>>>
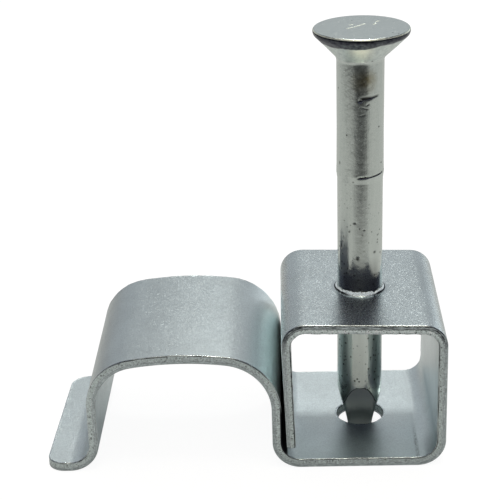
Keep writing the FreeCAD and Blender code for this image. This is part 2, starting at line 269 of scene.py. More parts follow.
def linear(hex_colour):
    """an sRGB hex colour as the linear colour that a socket takes"""
    def channel(pair):
        level = int(pair, 16) / 255
        return level / 12.92 if level <= 0.04045 else ((level + 0.055) / 1.055) ** 2.4
    return [channel(hex_colour[i:i + 2]) for i in (1, 3, 5)] + [1]


def add_node(tree, kind, inputs=(), **settings):
    """adds a node with its own settings; each input is a value, or the socket that feeds it, or
    the node whose first output does"""
    node = tree.nodes.new(kind)
    for name, value in settings.items():
        setattr(node, name, value)
    for socket, value in dict(inputs).items():
        if isinstance(value, bpy.types.Node):
            value = value.outputs[0]
        if isinstance(value, bpy.types.NodeSocket):
            tree.links.new(value, node.inputs[socket])
        else:
            node.inputs[socket].default_value = value
    return node


def new_material(name):
    """an empty material and its tree"""
    material = bpy.data.materials.new(name)
    material.use_nodes = True
    material.node_tree.nodes.clear()
    return material, material.node_tree


# Camera, light and stage

def make_camera():
    data = bpy.data.cameras.new("camera")
    data.lens = CAMERA_LENS
    data.sensor_width = SENSOR_WIDTH
    data.clip_start = CAMERA_NEAR
    camera = bpy.data.objects.new("camera", data)
    turn = (
        Matrix.Rotation(-CAMERA_YAW, 4, "Z")
        @ Matrix.Rotation(QUARTER - CAMERA_PITCH, 4, "X")
        @ Matrix.Rotation(CAMERA_ROLL, 4, "Z")
    )
    camera.matrix_world = Matrix.Translation(CAMERA_PLACE) @ turn
    scene.collection.objects.link(camera)
    scene.camera = camera


def make_world():
    """a white studio for the camera, a dark room for the metal, and soft light for what is matt"""
    world = bpy.data.worlds.new("studio")
    world.use_nodes = True
    scene.world = world
    tree = world.node_tree
    tree.nodes.clear()
    path = add_node(tree, "ShaderNodeLightPath")
    level = add_node(tree, "ShaderNodeMath", {
        0: path.outputs["Is Diffuse Ray"], 1: STUDIO_GLOW, 2: path.outputs["Is Camera Ray"],
    }, operation="MULTIPLY_ADD")
    soft = add_node(tree, "ShaderNodeBackground", {"Color": linear("#ffffff"), "Strength": level})
    dark = add_node(tree, "ShaderNodeBackground", {
        "Color": linear("#3b3c50"), "Strength": ROOM_GLOW})
    room = add_node(tree, "ShaderNodeMixShader", {
        "Fac": path.outputs["Is Glossy Ray"], 1: soft, 2: dark})
    add_node(tree, "ShaderNodeOutputWorld", {"Surface": room})


def paper_material():
    """White paper. The camera sees it bright, with only a soft shadow on it. The metal sees it
    as it lies in the studio: lit near the clip, dark past its edge and in front, where the
    camera's side takes the light away."""
    material, tree = new_material("white_paper")
    place = add_node(tree, "ShaderNodeTexCoord").outputs["Object"]

    def outside(centre, half_widths, shares):
        """0 inside to 1 outside of an ellipse on the paper"""
        scaled = add_node(tree, "ShaderNodeMapping", {
            "Location": [-middle / half for middle, half in zip(centre, half_widths)] + [0],
            "Scale": [1 / (half * MM) for half in half_widths] + [0], "Vector": place})
        away = add_node(tree, "ShaderNodeVectorMath", {0: scaled}, operation="LENGTH")
        return add_node(tree, "ShaderNodeMapRange", {
            "Value": away.outputs["Value"], "From Min": shares[0], "From Max": shares[1],
        }, interpolation_type="SMOOTHSTEP")

    lit = add_node(tree, "ShaderNodeMath", {
        0: outside(*DARK_FRONT), 1: outside(*LIT_SHEET)}, operation="SUBTRACT", use_clamp=True)
    most = add_node(tree, "ShaderNodeMapRange", {
        "Value": outside(*LIT_MOST), "To Min": PAPER_LIT[0], "To Max": PAPER_LIT[1]})
    tone = add_node(tree, "ShaderNodeMapRange", {
        "Value": lit, "To Min": PAPER_DARK, "To Max": most})
    shaded = add_node(tree, "ShaderNodeBsdfDiffuse", {"Color": tone})
    faint = add_node(tree, "ShaderNodeEmission", {"Color": tone, "Strength": PAPER_GLOW})
    reflected = add_node(tree, "ShaderNodeAddShader", {0: shaded, 1: faint})
    matt = add_node(tree, "ShaderNodeBsdfDiffuse", {"Color": linear("#646464")})
    base = add_node(tree, "ShaderNodeEmission", {
        "Color": linear("#ffffff"), "Strength": PAPER_WHITE})
    seen = add_node(tree, "ShaderNodeAddShader", {0: matt, 1: base})
    path = add_node(tree, "ShaderNodeLightPath")
    both = add_node(tree, "ShaderNodeMixShader", {
        "Fac": path.outputs["Is Glossy Ray"], 1: seen, 2: reflected})
    add_node(tree, "ShaderNodeOutputMaterial", {"Surface": both})
    return material


def make_lamp(name, place, width, height, radiance, colour):
    """a soft rectangular lamp that faces the clip, given by how bright its face is"""
    data = bpy.data.lights.new(name, "AREA")
    data.shape = "RECTANGLE"
    data.size = width * MM
    data.size_y = height * MM
    data.energy = radiance * math.pi * data.size * data.size_y
    data.color = linear(colour)[:3]
    lamp = bpy.data.objects.new(name, data)
    lamp.location = Vector(place) * MM
    lamp.rotation_mode = "QUATERNION"
    lamp.rotation_quaternion = (Vector(LAMP_AIM) * MM - lamp.location).to_track_quat("-Z", "Y")
    scene.collection.objects.link(lamp)


def make_stage():
    paper = bpy.data.meshes.new("floor")
    paper.from_pydata([
        (x * FLOOR_REACH, y * FLOOR_REACH, -FLOOR_DROP)
        for x, y in ((-1, -1), (1, -1), (1, 1), (-1, 1))
    ], [], [range(4)])
    paper.materials.append(paper_material())
    floor = bpy.data.objects.new("floor", paper)
    scene.collection.objects.link(floor)
    for lamp in LAMPS:
        make_lamp(*lamp)


# Materials. Their places and the sizes of their patterns are in millimetres. A noise is given
# by the size of its blobs, or their sizes along X, Y and Z, and by its octaves.

# how strong the finer octaves of each noise are, and the values between which most of it lies
NOISE_ROUGHNESS = 0.65
NOISE_SPAN = (0.3, 0.7)
# the strip's plating: its grain, its clouds, its relief, and the flakes in it with their sizes,
# how far they tilt, and how rough they are. Real crystals are a few hundredths of a millimetre
# across; grain and flakes are drawn coarser, as large as they need to be to show.
SATIN_GRAIN = (0.11, 3.0)
SATIN_CLOUD = (3.0, 2.0)
SATIN_RELIEF = 0.014
FLAKE_SIZES = (0.07, 0.098)
FLAKE_TILT = 0.36
FLAKE_ROUGHNESS = 0.35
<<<
§ What you have to do: Begin with the first line of the data above and, please, print each line exactly until you have printed the line containing "return [channel(hex_colour[i:i +"; print nothing else.

§ Final answer:
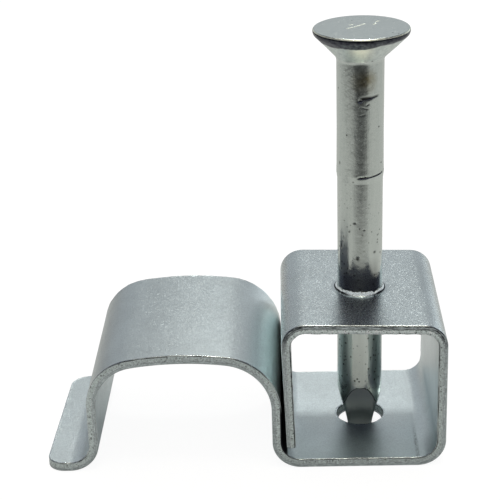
Keep writing the FreeCAD and Blender code for this image. This is part 2, starting at line 269 of scene.py. More parts follow.
def linear(hex_colour):
    """an sRGB hex colour as the linear colour that a socket takes"""
    def channel(pair):
        level = int(pair, 16) / 255
        return level / 12.92 if level <= 0.04045 else ((level + 0.055) / 1.055) ** 2.4
    return [channel(hex_colour[i:i + 2]) for i in (1, 3, 5)] + [1]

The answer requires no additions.